> **GIVEN DATA**:
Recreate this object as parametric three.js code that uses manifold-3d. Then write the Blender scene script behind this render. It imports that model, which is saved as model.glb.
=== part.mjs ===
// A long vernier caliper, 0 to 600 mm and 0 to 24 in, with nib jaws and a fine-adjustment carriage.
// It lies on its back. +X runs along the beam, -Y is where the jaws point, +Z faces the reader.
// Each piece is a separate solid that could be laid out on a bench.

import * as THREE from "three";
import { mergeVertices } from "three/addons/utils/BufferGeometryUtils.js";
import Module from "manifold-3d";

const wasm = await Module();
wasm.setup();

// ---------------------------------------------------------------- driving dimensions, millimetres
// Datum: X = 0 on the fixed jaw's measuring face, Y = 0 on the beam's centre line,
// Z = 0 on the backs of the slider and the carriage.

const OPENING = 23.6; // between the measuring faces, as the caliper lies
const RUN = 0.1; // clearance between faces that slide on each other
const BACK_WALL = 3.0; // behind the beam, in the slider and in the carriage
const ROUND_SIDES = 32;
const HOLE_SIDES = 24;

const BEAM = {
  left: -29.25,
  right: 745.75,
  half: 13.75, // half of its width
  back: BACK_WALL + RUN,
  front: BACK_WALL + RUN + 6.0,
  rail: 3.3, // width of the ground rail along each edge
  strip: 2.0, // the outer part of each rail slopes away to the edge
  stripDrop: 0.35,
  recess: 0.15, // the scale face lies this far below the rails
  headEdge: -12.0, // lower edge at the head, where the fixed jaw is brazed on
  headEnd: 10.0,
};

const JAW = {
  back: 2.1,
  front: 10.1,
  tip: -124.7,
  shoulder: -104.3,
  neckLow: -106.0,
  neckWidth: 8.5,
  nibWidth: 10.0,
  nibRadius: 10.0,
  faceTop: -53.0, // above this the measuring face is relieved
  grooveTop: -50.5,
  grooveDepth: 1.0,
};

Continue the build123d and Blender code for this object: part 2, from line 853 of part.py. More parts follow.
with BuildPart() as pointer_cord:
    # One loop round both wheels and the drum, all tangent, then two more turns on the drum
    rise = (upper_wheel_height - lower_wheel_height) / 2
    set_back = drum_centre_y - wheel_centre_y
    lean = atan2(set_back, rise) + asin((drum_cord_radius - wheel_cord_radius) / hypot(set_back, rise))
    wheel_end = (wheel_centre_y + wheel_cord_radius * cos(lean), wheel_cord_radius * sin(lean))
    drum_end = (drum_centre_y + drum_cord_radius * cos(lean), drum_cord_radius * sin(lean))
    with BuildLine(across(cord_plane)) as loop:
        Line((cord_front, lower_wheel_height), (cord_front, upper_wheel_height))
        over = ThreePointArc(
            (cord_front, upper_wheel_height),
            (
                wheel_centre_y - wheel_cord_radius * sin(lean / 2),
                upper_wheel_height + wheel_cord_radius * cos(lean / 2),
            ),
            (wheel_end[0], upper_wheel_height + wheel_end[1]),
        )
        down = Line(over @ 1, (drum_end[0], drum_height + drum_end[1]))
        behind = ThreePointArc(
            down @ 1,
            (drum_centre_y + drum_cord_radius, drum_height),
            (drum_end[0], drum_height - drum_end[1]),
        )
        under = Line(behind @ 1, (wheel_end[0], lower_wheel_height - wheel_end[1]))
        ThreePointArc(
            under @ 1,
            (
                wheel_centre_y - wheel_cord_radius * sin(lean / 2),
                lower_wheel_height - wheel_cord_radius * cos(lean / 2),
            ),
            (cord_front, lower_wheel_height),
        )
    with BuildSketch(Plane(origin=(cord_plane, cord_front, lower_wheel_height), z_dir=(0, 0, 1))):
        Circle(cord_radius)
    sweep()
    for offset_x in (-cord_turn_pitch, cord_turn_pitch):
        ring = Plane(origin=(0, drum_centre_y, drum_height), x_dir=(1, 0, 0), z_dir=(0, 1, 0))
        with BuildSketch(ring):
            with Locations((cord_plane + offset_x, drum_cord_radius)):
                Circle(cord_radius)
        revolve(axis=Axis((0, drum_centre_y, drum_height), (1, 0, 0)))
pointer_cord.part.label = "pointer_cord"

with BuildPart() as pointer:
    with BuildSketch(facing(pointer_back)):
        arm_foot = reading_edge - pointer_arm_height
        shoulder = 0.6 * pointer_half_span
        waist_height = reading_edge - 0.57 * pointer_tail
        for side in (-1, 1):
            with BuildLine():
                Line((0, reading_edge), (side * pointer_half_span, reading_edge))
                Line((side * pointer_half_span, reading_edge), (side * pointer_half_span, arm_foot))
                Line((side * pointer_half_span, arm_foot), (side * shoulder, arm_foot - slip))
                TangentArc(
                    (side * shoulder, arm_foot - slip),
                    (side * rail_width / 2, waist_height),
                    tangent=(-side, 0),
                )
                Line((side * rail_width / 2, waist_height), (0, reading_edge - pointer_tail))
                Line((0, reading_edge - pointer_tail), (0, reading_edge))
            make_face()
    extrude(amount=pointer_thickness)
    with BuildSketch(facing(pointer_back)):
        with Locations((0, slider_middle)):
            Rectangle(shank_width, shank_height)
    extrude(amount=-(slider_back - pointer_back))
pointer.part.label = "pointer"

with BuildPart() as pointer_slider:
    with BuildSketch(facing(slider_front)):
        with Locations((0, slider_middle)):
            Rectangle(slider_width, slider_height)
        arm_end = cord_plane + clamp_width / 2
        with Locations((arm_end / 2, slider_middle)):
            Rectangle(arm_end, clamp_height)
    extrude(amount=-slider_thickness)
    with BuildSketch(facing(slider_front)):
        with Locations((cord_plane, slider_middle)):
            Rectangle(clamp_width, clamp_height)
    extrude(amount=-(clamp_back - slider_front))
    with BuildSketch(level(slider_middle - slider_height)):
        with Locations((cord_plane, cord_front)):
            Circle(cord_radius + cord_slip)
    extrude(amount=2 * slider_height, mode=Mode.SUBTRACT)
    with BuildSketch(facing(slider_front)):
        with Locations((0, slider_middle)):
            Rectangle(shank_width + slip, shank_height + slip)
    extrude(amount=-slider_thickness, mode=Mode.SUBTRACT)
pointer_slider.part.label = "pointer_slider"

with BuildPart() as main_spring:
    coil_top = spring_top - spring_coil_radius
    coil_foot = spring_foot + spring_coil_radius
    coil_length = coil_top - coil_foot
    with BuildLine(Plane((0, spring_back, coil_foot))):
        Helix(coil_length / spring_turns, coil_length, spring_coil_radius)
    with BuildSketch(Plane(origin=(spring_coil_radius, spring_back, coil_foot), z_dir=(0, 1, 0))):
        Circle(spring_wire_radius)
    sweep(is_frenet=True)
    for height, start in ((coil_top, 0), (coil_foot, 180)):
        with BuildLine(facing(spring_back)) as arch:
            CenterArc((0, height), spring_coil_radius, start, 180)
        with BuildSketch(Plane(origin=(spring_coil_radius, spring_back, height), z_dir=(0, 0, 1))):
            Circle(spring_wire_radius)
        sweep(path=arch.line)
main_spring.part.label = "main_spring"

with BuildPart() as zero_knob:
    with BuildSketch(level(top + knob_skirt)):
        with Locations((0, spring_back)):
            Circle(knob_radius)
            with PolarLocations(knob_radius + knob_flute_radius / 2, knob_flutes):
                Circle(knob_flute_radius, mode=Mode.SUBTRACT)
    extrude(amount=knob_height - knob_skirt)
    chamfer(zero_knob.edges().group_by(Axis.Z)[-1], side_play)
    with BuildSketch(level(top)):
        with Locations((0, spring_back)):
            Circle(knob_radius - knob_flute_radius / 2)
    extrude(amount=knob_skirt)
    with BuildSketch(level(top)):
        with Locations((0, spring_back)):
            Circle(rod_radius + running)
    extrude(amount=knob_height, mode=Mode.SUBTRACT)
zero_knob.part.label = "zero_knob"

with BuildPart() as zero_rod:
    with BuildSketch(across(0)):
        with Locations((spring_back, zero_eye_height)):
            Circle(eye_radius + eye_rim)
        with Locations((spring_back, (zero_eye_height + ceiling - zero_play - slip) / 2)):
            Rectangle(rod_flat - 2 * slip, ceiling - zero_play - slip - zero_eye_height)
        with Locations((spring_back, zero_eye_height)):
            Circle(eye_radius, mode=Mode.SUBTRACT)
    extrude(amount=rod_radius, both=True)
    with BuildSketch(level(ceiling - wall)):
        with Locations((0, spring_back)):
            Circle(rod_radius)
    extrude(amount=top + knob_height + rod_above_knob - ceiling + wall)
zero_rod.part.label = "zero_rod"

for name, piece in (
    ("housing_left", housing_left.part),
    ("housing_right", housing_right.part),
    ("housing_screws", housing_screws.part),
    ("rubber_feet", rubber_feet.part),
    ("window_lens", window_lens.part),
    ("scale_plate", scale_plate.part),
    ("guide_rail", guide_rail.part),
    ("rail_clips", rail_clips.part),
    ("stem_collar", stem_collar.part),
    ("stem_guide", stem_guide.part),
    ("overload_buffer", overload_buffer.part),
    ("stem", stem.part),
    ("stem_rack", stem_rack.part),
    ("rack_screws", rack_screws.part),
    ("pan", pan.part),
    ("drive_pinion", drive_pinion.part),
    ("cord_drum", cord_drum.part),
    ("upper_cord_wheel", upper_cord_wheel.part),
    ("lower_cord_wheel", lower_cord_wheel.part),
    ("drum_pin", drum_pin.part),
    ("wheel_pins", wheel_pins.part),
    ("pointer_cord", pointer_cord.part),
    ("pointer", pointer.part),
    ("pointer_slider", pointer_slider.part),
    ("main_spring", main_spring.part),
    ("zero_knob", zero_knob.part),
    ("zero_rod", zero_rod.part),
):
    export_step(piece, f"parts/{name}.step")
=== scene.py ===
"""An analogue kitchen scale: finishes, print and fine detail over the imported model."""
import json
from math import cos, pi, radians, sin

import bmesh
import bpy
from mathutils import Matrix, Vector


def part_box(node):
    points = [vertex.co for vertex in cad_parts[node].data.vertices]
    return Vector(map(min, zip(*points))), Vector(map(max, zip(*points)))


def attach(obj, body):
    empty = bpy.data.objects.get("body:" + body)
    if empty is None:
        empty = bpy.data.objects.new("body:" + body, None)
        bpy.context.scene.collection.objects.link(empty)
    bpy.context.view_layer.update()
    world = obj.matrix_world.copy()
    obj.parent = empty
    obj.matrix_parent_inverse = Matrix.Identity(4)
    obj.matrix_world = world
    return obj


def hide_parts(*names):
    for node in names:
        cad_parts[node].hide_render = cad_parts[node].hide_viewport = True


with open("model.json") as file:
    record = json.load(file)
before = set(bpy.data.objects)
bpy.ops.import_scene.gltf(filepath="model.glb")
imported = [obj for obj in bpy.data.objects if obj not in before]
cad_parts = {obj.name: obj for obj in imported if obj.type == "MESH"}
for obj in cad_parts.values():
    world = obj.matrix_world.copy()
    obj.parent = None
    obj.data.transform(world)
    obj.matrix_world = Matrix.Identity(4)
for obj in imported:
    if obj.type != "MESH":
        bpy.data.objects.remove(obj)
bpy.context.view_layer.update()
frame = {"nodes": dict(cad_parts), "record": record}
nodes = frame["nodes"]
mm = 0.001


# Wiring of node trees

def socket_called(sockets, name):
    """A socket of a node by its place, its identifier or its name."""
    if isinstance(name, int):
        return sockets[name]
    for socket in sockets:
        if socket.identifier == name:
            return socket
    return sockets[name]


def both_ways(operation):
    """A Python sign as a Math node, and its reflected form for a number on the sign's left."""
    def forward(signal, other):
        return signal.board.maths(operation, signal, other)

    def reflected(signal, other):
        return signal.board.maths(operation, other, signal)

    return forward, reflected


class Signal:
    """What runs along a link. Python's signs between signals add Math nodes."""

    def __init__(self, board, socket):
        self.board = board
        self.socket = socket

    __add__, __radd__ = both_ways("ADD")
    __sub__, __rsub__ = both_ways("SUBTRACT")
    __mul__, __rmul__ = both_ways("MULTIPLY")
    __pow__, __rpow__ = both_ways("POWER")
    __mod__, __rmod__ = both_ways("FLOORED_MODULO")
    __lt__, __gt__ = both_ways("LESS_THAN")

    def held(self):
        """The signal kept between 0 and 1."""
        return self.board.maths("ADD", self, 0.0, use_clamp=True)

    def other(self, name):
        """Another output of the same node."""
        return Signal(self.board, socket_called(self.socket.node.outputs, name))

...

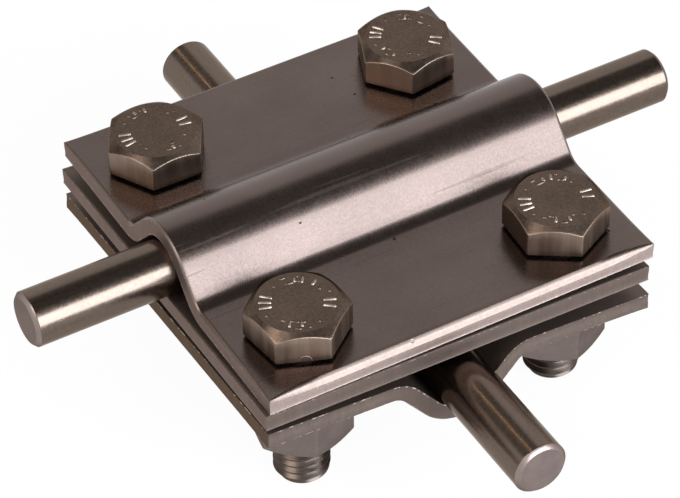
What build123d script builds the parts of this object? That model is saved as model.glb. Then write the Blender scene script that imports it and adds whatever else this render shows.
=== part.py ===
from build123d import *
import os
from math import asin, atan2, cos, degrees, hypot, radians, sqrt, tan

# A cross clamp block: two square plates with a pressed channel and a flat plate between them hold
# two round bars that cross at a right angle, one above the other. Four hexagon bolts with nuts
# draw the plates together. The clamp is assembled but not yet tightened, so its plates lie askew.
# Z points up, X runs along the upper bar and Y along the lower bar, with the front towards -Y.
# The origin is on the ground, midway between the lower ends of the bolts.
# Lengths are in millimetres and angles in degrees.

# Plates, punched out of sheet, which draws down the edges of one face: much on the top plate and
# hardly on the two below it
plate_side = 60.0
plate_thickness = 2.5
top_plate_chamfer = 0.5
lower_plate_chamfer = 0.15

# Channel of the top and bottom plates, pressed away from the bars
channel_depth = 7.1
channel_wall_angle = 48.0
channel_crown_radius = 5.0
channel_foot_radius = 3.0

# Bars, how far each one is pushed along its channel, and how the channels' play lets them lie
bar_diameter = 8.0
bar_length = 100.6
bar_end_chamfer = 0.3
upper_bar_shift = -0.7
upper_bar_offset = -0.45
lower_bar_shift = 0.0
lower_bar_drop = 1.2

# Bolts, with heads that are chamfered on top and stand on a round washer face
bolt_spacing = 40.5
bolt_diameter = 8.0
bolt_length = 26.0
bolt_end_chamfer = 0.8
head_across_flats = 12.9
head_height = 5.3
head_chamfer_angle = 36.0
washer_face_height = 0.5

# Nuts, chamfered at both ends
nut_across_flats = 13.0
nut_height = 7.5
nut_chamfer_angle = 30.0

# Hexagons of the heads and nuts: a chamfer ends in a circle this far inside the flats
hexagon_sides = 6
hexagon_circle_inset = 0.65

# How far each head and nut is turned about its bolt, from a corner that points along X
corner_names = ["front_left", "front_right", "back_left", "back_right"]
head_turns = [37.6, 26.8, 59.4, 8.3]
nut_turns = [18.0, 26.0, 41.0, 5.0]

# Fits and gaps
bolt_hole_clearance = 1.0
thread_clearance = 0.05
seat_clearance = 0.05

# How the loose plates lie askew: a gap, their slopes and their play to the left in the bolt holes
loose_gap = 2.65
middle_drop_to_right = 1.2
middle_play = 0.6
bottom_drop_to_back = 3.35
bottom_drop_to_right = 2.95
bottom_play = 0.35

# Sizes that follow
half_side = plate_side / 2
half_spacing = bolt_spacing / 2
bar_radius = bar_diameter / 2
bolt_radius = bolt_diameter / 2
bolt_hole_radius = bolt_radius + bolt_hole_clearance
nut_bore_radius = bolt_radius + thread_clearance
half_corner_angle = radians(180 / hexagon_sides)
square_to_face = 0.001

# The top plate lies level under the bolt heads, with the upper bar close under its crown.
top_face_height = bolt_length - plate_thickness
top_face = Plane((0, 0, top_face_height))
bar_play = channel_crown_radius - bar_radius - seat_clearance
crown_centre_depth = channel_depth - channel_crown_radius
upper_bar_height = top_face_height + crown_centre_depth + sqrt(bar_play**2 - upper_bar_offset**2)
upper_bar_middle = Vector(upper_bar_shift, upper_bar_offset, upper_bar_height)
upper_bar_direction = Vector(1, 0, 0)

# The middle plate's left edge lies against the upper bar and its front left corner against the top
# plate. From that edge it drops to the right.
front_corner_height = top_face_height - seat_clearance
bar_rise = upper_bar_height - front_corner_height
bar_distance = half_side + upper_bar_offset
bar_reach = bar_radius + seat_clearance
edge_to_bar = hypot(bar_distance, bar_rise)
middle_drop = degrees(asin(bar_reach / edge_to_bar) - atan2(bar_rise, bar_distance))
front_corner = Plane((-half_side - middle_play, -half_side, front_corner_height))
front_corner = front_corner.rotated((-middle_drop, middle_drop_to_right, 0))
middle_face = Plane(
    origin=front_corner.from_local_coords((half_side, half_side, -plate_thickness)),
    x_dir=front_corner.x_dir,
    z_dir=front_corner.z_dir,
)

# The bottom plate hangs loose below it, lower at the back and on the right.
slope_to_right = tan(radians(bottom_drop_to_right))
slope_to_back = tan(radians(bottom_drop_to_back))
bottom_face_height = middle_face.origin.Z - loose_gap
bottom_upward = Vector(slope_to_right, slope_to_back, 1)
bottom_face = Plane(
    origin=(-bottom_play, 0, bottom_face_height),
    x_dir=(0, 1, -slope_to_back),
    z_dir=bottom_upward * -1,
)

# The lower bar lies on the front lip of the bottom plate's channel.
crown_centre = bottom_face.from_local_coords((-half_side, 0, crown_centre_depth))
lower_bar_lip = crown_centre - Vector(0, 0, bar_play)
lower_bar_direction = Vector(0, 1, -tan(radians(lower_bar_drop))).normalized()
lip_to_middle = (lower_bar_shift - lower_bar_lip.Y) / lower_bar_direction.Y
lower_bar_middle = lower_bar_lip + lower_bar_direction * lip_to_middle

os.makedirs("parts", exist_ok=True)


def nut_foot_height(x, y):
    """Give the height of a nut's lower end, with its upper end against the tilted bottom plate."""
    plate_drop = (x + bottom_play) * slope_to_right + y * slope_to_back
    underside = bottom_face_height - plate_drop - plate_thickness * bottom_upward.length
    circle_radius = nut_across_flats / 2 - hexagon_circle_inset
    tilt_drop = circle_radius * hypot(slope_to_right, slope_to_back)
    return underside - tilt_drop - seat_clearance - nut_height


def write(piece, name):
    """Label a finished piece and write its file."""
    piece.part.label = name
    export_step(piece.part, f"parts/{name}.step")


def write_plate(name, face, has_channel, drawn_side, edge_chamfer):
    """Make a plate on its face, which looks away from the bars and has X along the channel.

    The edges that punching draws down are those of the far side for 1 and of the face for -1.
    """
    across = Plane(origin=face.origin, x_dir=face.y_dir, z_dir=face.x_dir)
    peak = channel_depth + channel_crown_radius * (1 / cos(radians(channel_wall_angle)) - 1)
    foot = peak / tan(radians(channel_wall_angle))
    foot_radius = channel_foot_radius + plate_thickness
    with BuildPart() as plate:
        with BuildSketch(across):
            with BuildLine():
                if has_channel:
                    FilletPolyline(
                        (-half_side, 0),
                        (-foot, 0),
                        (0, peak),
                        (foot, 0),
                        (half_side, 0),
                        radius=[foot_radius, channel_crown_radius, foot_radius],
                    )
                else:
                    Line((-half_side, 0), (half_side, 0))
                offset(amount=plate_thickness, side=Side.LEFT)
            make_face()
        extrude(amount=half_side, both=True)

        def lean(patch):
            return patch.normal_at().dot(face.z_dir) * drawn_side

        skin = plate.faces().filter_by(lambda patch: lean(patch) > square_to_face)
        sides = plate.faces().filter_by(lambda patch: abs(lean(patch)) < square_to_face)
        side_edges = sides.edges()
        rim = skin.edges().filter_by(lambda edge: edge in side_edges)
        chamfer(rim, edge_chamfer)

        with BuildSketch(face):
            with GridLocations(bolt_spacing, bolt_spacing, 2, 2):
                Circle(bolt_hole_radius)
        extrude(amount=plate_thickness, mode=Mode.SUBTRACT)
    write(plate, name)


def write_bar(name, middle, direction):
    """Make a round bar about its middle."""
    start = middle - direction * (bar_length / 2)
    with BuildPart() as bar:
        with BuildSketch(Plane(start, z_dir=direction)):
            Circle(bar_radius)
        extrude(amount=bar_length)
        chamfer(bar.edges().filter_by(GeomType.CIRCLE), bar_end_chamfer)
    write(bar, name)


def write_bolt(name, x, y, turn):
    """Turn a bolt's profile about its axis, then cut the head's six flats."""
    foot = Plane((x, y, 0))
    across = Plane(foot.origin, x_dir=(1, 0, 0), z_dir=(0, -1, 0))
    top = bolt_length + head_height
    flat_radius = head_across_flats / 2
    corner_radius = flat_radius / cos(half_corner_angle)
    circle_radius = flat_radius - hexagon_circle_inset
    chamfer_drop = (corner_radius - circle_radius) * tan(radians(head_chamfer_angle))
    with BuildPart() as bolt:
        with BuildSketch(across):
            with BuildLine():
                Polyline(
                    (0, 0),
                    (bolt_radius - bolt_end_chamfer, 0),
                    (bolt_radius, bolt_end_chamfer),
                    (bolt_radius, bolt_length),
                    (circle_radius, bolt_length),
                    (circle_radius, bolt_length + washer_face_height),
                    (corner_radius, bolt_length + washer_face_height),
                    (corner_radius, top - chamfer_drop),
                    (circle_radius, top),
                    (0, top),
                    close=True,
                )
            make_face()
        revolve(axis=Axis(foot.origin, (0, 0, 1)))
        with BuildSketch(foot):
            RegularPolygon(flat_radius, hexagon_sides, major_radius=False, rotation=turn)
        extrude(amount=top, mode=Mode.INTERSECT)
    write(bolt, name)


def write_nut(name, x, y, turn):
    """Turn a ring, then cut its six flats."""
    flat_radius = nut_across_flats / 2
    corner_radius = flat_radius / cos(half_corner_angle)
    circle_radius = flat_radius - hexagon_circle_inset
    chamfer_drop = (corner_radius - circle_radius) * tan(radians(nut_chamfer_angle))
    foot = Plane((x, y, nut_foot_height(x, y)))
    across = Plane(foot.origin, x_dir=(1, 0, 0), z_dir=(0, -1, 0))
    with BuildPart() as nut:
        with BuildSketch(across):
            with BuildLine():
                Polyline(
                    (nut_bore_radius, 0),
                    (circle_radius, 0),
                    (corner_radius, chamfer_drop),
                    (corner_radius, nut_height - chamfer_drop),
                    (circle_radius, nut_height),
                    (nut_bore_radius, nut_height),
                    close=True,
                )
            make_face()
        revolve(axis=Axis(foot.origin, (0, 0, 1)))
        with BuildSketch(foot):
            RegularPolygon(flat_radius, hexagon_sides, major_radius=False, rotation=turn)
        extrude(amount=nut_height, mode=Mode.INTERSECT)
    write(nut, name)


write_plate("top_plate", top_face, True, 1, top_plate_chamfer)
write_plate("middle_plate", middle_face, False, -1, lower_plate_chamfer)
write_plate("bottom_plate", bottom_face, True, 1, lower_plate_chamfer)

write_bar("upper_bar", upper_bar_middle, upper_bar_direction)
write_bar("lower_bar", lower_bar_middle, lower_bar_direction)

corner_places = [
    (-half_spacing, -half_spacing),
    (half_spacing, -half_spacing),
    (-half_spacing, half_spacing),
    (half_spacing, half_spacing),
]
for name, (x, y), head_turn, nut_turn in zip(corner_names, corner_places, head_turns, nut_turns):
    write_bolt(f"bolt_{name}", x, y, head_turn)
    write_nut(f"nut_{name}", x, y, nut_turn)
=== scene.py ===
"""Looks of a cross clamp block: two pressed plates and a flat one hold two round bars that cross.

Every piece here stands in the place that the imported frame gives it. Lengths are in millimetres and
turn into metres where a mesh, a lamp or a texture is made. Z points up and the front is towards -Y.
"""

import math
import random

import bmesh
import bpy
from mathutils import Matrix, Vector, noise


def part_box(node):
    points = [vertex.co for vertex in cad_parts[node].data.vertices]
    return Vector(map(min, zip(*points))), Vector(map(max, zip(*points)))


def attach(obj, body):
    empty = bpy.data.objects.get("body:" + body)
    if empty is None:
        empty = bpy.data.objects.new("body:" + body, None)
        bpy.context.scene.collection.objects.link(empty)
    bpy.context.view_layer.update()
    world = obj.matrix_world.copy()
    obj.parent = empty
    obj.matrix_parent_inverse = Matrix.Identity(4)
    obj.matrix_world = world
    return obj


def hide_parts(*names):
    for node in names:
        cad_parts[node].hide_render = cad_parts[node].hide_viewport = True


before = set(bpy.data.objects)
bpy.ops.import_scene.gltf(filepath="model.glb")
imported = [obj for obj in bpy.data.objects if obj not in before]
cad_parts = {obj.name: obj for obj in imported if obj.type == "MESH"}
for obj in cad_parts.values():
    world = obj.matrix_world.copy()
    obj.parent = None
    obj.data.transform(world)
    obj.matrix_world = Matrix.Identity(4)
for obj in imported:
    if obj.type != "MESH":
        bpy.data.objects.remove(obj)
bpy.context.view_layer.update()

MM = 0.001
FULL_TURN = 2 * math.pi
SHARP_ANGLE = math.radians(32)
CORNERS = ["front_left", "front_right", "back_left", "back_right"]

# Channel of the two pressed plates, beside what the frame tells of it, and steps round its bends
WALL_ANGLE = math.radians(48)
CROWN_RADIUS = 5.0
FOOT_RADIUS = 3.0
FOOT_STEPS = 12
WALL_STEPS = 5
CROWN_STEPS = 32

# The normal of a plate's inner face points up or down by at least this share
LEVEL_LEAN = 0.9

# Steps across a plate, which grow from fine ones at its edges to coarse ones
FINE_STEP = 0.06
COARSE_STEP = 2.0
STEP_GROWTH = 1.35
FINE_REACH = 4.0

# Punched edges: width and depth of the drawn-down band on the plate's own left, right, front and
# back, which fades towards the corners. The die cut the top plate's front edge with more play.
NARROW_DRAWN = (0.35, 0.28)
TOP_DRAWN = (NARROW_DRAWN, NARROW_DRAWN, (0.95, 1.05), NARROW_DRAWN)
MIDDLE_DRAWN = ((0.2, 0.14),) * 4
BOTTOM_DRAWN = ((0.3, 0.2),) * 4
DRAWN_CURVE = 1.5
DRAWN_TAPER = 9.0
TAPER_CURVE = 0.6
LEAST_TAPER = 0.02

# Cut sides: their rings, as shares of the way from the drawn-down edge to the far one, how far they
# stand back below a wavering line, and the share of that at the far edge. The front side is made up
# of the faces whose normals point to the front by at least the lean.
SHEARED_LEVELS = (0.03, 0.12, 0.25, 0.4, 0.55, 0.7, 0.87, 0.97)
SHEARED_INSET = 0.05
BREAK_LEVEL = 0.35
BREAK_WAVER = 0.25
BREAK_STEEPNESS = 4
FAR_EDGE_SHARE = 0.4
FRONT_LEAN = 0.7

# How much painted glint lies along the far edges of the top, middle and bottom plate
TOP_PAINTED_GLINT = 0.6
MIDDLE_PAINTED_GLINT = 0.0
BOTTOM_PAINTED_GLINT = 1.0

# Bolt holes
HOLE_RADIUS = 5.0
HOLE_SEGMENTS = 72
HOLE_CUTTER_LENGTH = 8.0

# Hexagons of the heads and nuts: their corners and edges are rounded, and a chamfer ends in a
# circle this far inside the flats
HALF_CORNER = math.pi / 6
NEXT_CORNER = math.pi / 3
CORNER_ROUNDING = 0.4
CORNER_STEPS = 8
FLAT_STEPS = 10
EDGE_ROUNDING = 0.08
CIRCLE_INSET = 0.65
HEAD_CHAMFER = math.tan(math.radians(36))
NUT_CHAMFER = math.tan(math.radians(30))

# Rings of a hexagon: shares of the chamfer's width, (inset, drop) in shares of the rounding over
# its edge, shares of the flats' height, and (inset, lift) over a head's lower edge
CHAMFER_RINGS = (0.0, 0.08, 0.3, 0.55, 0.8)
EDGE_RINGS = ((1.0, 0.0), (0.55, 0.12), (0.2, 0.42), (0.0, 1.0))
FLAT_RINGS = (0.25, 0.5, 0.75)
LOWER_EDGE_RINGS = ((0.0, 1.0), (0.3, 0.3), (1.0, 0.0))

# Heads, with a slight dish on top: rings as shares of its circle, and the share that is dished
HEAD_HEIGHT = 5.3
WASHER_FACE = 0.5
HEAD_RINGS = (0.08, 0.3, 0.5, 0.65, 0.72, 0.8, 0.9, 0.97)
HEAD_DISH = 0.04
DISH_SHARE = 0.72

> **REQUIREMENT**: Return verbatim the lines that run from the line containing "What build123d script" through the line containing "# Lengths are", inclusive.

> **ANSWER IN FULL**:
What build123d script builds the parts of this object? That model is saved as model.glb. Then write the Blender scene script that imports it and adds whatever else this render shows.
=== part.py ===
from build123d import *
import os
from math import asin, atan2, cos, degrees, hypot, radians, sqrt, tan

# A cross clamp block: two square plates with a pressed channel and a flat plate between them hold
# two round bars that cross at a right angle, one above the other. Four hexagon bolts with nuts
# draw the plates together. The clamp is assembled but not yet tightened, so its plates lie askew.
# Z points up, X runs along the upper bar and Y along the lower bar, with the front towards -Y.
# The origin is on the ground, midway between the lower ends of the bolts.
# Lengths are in millimetres and angles in degrees.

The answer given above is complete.